• _TASK DIRECTIONS_
Exactly repeat the full listing that follows.

• _DATA SECTION_
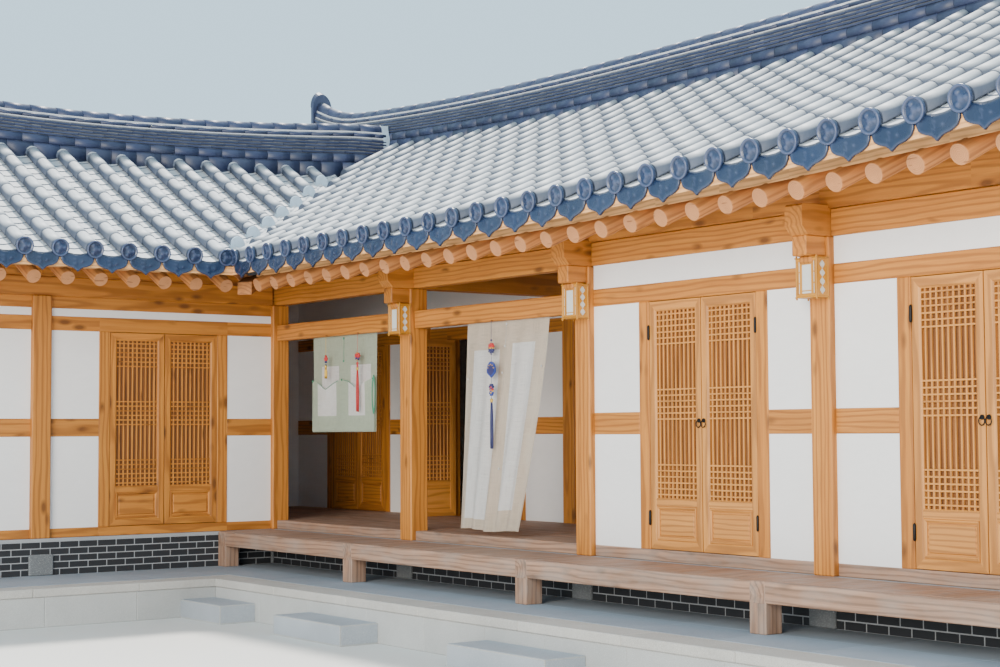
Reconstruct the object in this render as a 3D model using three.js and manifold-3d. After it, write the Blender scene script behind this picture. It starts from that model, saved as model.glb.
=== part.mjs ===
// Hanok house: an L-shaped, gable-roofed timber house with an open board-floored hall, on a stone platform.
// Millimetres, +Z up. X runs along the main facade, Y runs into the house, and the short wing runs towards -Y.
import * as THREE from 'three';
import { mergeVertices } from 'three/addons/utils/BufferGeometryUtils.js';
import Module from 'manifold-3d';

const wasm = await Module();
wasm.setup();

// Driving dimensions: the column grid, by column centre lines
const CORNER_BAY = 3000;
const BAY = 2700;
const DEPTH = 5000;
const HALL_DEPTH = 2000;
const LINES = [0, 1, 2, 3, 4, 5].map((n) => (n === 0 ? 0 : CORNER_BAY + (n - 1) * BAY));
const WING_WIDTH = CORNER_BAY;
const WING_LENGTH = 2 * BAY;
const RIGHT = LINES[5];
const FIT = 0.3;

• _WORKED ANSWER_
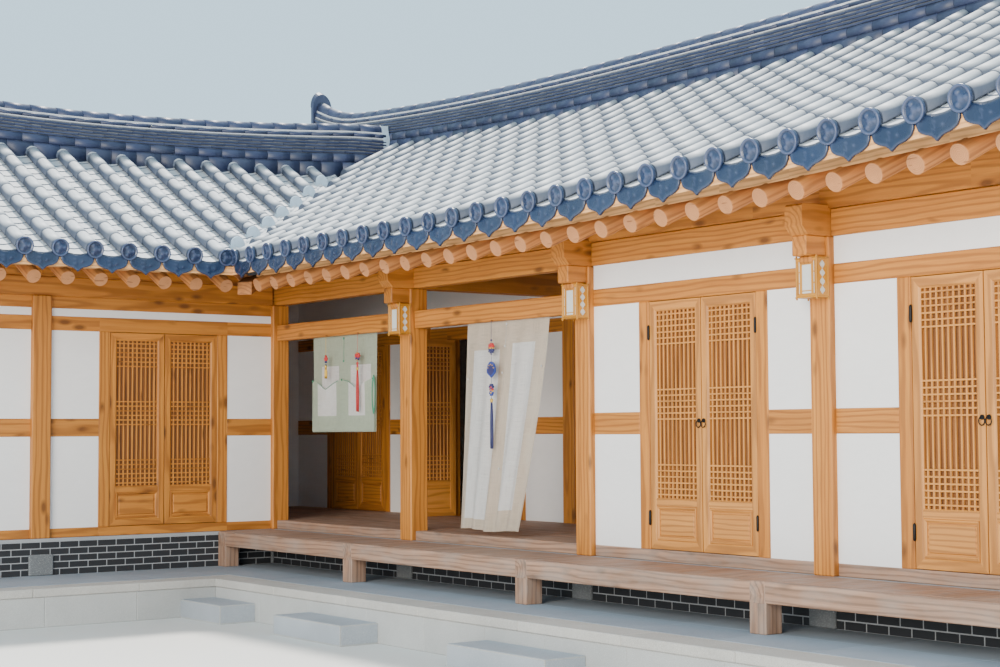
Reconstruct the object in this render as a 3D model using three.js and manifold-3d. After it, write the Blender scene script behind this picture. It starts from that model, saved as model.glb.
=== part.mjs ===
// Hanok house: an L-shaped, gable-roofed timber house with an open board-floored hall, on a stone platform.
// Millimetres, +Z up. X runs along the main facade, Y runs into the house, and the short wing runs towards -Y.
import * as THREE from 'three';
import { mergeVertices } from 'three/addons/utils/BufferGeometryUtils.js';
import Module from 'manifold-3d';

const wasm = await Module();
wasm.setup();

// Driving dimensions: the column grid, by column centre lines
const CORNER_BAY = 3000;
const BAY = 2700;
const DEPTH = 5000;
const HALL_DEPTH = 2000;
const LINES = [0, 1, 2, 3, 4, 5].map((n) => (n === 0 ? 0 : CORNER_BAY + (n - 1) * BAY));
const WING_WIDTH = CORNER_BAY;
const WING_LENGTH = 2 * BAY;
const RIGHT = LINES[5];
const FIT = 0.3;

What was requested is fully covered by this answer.